Todos trazem uns machucados de estimação, você e eu inclusive.
No que me diz respeito, dedico a meus machucados um bom tempo de reflexão, mas
não vou fechar a cara, entornar uma garrafa de uísque e me considerar uma
grande intelectual só porque reflito sobre a miséria humana.

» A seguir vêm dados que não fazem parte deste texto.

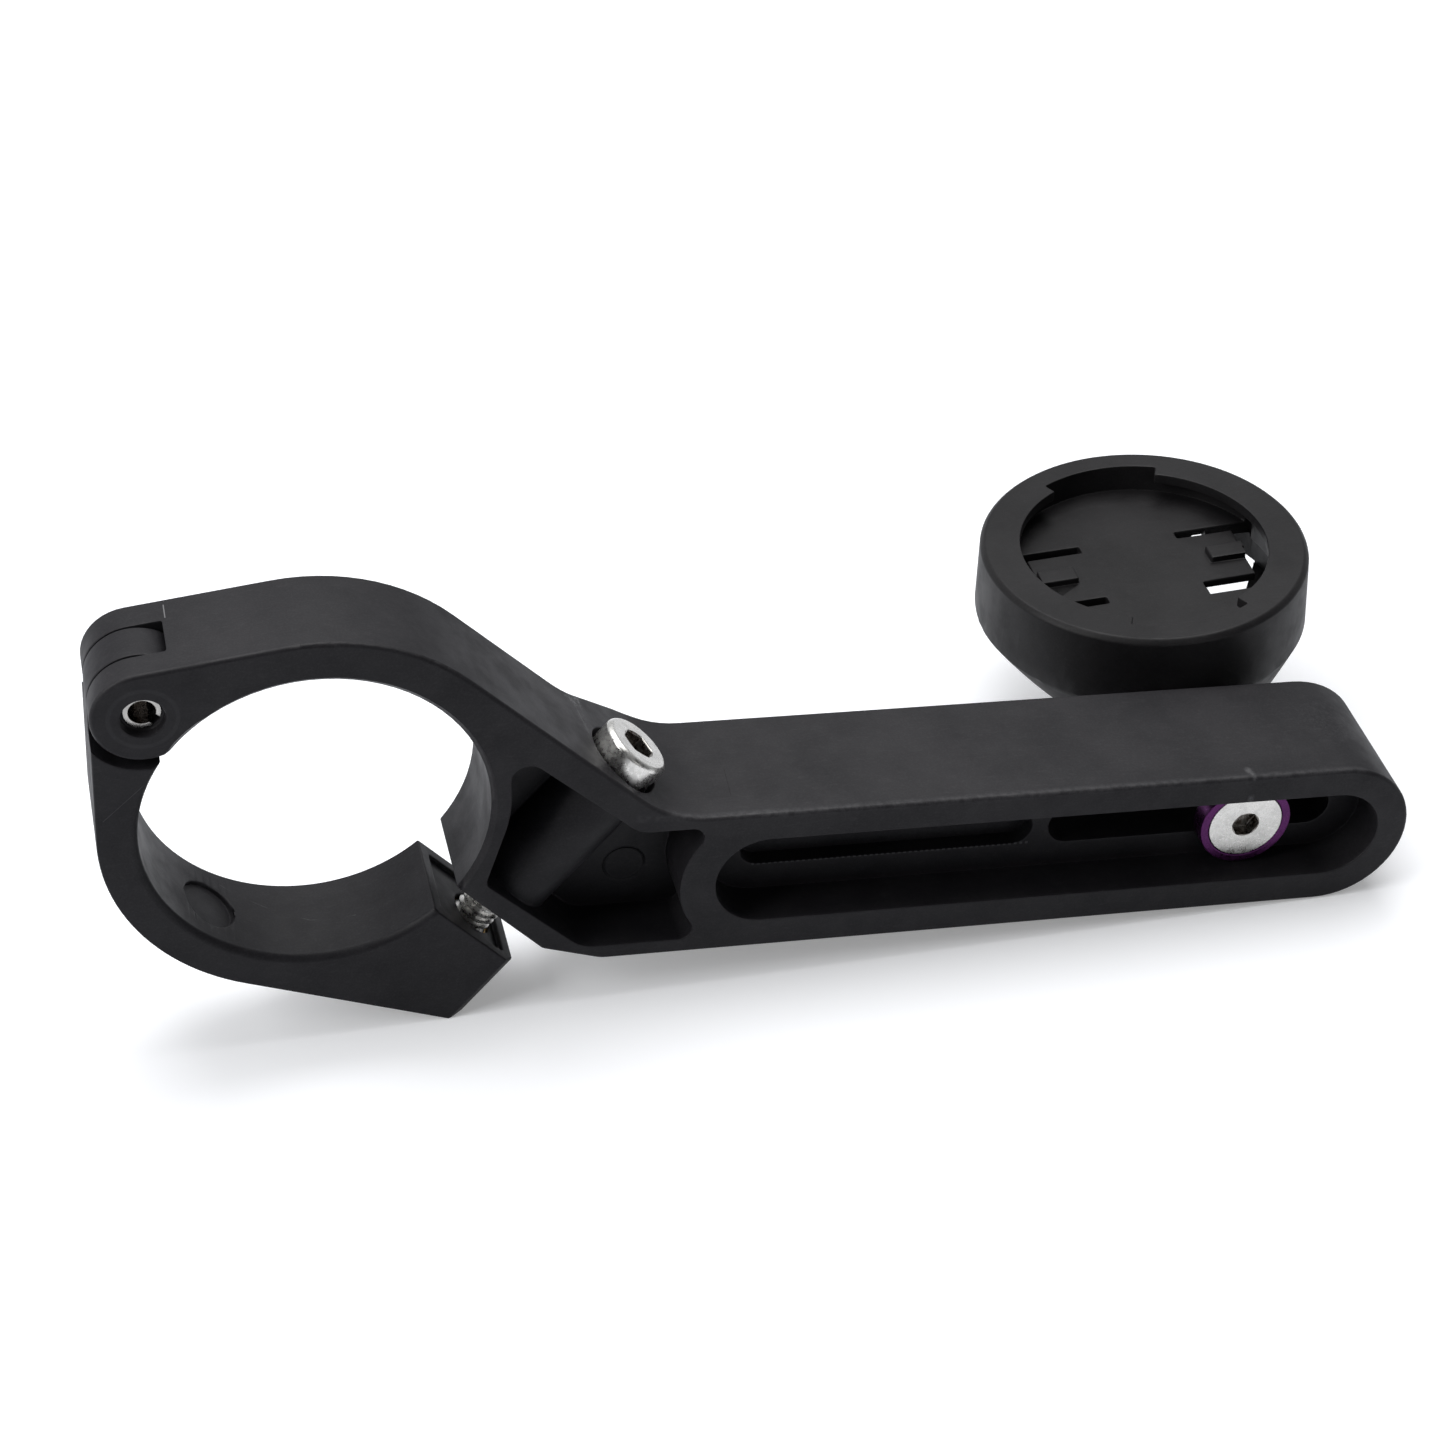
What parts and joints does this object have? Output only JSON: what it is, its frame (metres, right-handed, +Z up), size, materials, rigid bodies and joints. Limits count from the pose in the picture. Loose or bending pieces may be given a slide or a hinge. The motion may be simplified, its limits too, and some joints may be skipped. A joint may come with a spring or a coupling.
{
  "type": "bike computer mount",
  "caption": "Hinged bar clamp with a long slotted arm that carries a sliding, tilting cradle for a bike computer.",
  "frame": {"origin": "on the axis of the bar bore, at the middle of the clamp's width", "axes": "+X from the clamp along the arm, +Y along the bar towards the cradle's side, +Z up"},
  "size_m": [0.1291, 0.0513, 0.0457],
  "materials": {
    "nylon": "black glass-filled nylon, fine matt grain",
    "cradle_nylon": "black glass-filled nylon, smooth matt",
    "spring_steel": "rolled bright spring steel",
    "stainless": "polished stainless steel",
    "brass": "turned brass",
    "anodised_cup": "purple anodised aluminium, satin"
  },
  "bodies": {
    "arm": {"arm_body": "nylon", "hinge_pin": "spring_steel"},
    "jaw": {"clamp_jaw": "nylon", "jaw_insert": "brass"},
    "pinch_screw": {"pinch_screw": "stainless"},
    "carriage": {"cup_washer": "anodised_cup", "cradle_bolt": "stainless"},
    "cradle": {"cradle": "cradle_nylon", "cradle_insert": "brass"}
  },
  "joints": [
    {"name": "pinch_screw_draw", "type": "slide", "parent": "arm", "child": "pinch_screw", "axis": [0.6088, 0, 0.7934], "range_m": [0, 0.022]},
    {"name": "jaw_swing", "type": "hinge", "parent": "arm", "child": "jaw", "pos_m": [-0.0153, 0, 0.01315], "axis": [0, 1, 0], "range_deg": [0, 70]},
    {"name": "carriage_slide", "type": "slide", "parent": "arm", "child": "carriage", "axis": [1, 0, 0], "range_m": [-0.0177, 0.0074]},
    {"name": "cradle_tilt", "type": "hinge", "parent": "carriage", "child": "cradle", "pos_m": [0.0929, 0.0148, -0.01088], "axis": [0, 1, 0], "range_deg": [-90, 90]}
  ],
  "couplings": [
    {"joint": "jaw_swing", "follows": "pinch_screw_draw", "rad_per_m": 55.5}
  ]
}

Eu reflito sobre a miséria humana e sou muito feliz, e salve a
contradição. Felicidade depende basicamente de duas coisas: sorte e escolhas
bem feitas. Tem que ter a sorte de nascer numa família bacana, sorte de ter
pais que incentivem a leitura e o esporte, sorte de eles poderem pagar os
estudos pra você, sorte por ter saúde.
Até aí, conta-se com a providência divina. O resto não é mais da
conta do destino: depende das suas escolhas. Os amigos que você faz, se optou
por ser honesto ou ser malandro, se valoriza mais a grana do que a sua paz de
espírito, se costuma correr atrás ou desistir dos seus projetos, se nas suas
relações afetivas você prioriza a beleza ou as afinidades, se reconhece os
momentos de dividir e de silenciar, se sabe a hora de trocar de emprego, se sai
do país ou fica, se perdoa seu pai ou preserva a mágoa pro resto da vida, esse
tipo de coisa.
A gente é a soma das nossas decisões, todo mundo sabe. Tem gente
que é infeliz porque tem um câncer. E outros são infelizes porque cultivam uma
preguiça existencial. Os que têm câncer não têm sorte. Mas os outros, sim, têm
a sorte de optar. E estes só continuam infelizes se assim escolherem.